### Job
Write out the whole listing again, exactly as given.

....

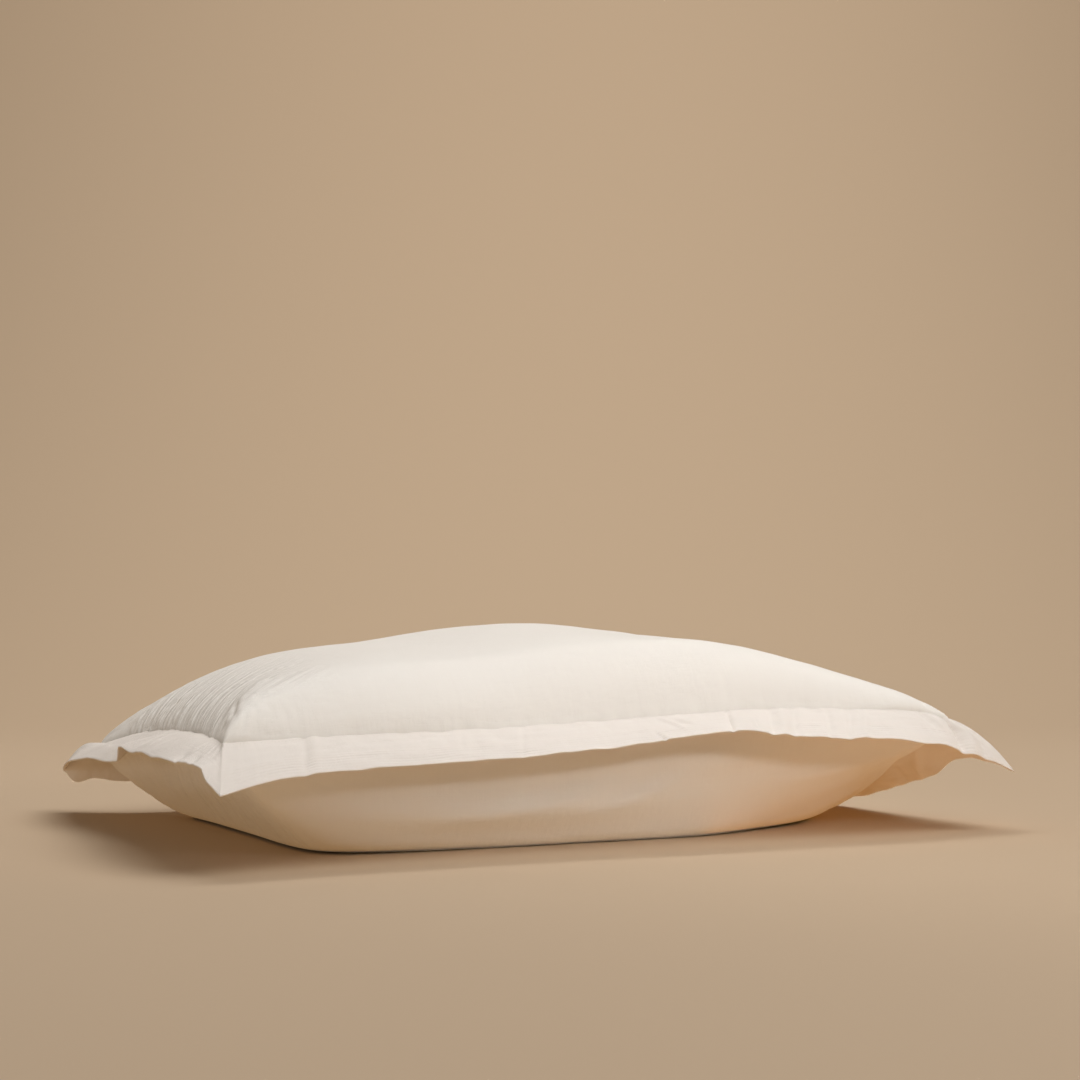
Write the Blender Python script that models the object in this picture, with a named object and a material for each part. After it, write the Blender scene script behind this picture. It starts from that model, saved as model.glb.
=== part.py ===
"""A bordered pillowcase, filled by its pillow and lying on its back panel.

The bag is one filled solid: its top and back panels meet in a seam that draws in between the
corners, and the back panel is flat where the weight presses it down. Round the seam stand four
strips of doubled cloth, mitred at the corners, which hang as uneven as real cloth does.

Lengths in the tables are in centimetres and angles in degrees. The mesh is in metres, +Z up,
with +X along the length and -Y towards the near long side.
"""

import math
from typing import NamedTuple

import bmesh
import bpy
from mathutils import Vector

CM = 0.01

BORDER_WIDTH = 5.0          # from the seam to the free edge
CLOTH = 0.2                 # two layers of cloth and the turned hem between them
SEAM_GAP = 0.04             # air between the strips and the bag
MITRE_GAP = 0.03            # air between two strips at a corner

PANEL_CELLS = (44, 30)      # faces along and across each panel
STRIP_CELLS = {"front": (64, 3), "right": (42, 3), "back": (60, 3), "left": (44, 3)}


class Corner(NamedTuple):
    """A corner of the bag, the way its border's tip points, and how far that tip arches up."""

    seam: tuple
    tip: tuple
    arch: float


class Station(NamedTuple):
    """A place along a side: its share of the side, the seam's height, the border's droop."""

    share: float
    height: float
    droop: float


class Pucker(NamedTuple):
    """A dent in a border: its share of the side, its half width, and how far its edge lifts."""

    share: float
    half_width: float
    lift: float


class Side(NamedTuple):
    """One long side or end of the bag, with its strip of border."""

    start: str
    end: str
    outward: tuple
    draw_in: float          # how far the seam pulls in at the middle
    reach: float            # share of the side over which the corner turns the border
    arch: float             # how far the strip bows up between seam and edge
    stations: tuple
    puckers: tuple


class Section(NamedTuple):
    """A cut across the bag: its share of the half length, and the panels' rise and depth."""

    share: float
    crown: float
    depth: float


CORNERS = {
    "near_left": Corner(seam=(-36.0, -23.25, 10.05), tip=(-1.8, -5.5, -3.6), arch=0.2),
    "near_right": Corner(seam=(33.8, -23.25, 10.3), tip=(5.3, -2.5, -4.8), arch=0.75),
    "far_right": Corner(seam=(34.5, 23.0, 8.5), tip=(4.5, 4.2, -3.3), arch=0.6),
    "far_left": Corner(seam=(-35.0, 23.0, 7.0), tip=(-2.2, 6.0, -2.7), arch=0.4),
}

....

### Exercise solution
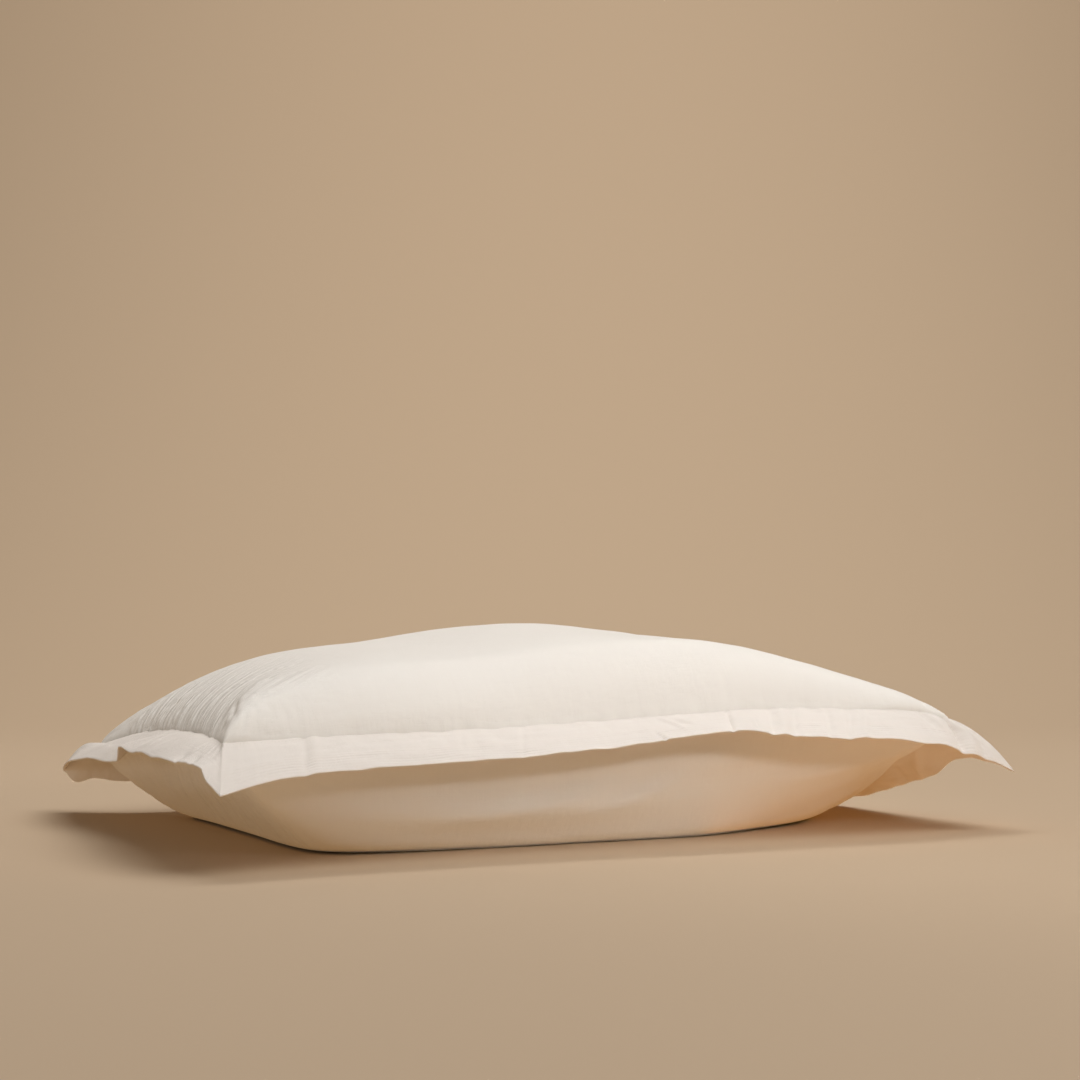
Write the Blender Python script that models the object in this picture, with a named object and a material for each part. After it, write the Blender scene script behind this picture. It starts from that model, saved as model.glb.
=== part.py ===
"""A bordered pillowcase, filled by its pillow and lying on its back panel.

The bag is one filled solid: its top and back panels meet in a seam that draws in between the
corners, and the back panel is flat where the weight presses it down. Round the seam stand four
strips of doubled cloth, mitred at the corners, which hang as uneven as real cloth does.

Lengths in the tables are in centimetres and angles in degrees. The mesh is in metres, +Z up,
with +X along the length and -Y towards the near long side.
"""

import math
from typing import NamedTuple

import bmesh
import bpy
from mathutils import Vector

CM = 0.01

BORDER_WIDTH = 5.0          # from the seam to the free edge
CLOTH = 0.2                 # two layers of cloth and the turned hem between them
SEAM_GAP = 0.04             # air between the strips and the bag
MITRE_GAP = 0.03            # air between two strips at a corner

PANEL_CELLS = (44, 30)      # faces along and across each panel
STRIP_CELLS = {"front": (64, 3), "right": (42, 3), "back": (60, 3), "left": (44, 3)}


class Corner(NamedTuple):
    """A corner of the bag, the way its border's tip points, and how far that tip arches up."""

    seam: tuple
    tip: tuple
    arch: float


class Station(NamedTuple):
    """A place along a side: its share of the side, the seam's height, the border's droop."""

    share: float
    height: float
    droop: float


class Pucker(NamedTuple):
    """A dent in a border: its share of the side, its half width, and how far its edge lifts."""

    share: float
    half_width: float
    lift: float


class Side(NamedTuple):
    """One long side or end of the bag, with its strip of border."""

    start: str
    end: str
    outward: tuple
    draw_in: float          # how far the seam pulls in at the middle
    reach: float            # share of the side over which the corner turns the border
    arch: float             # how far the strip bows up between seam and edge
    stations: tuple
    puckers: tuple


class Section(NamedTuple):
    """A cut across the bag: its share of the half length, and the panels' rise and depth."""

    share: float
    crown: float
    depth: float


CORNERS = {
    "near_left": Corner(seam=(-36.0, -23.25, 10.05), tip=(-1.8, -5.5, -3.6), arch=0.2),
    "near_right": Corner(seam=(33.8, -23.25, 10.3), tip=(5.3, -2.5, -4.8), arch=0.75),
    "far_right": Corner(seam=(34.5, 23.0, 8.5), tip=(4.5, 4.2, -3.3), arch=0.6),
    "far_left": Corner(seam=(-35.0, 23.0, 7.0), tip=(-2.2, 6.0, -2.7), arch=0.4),
}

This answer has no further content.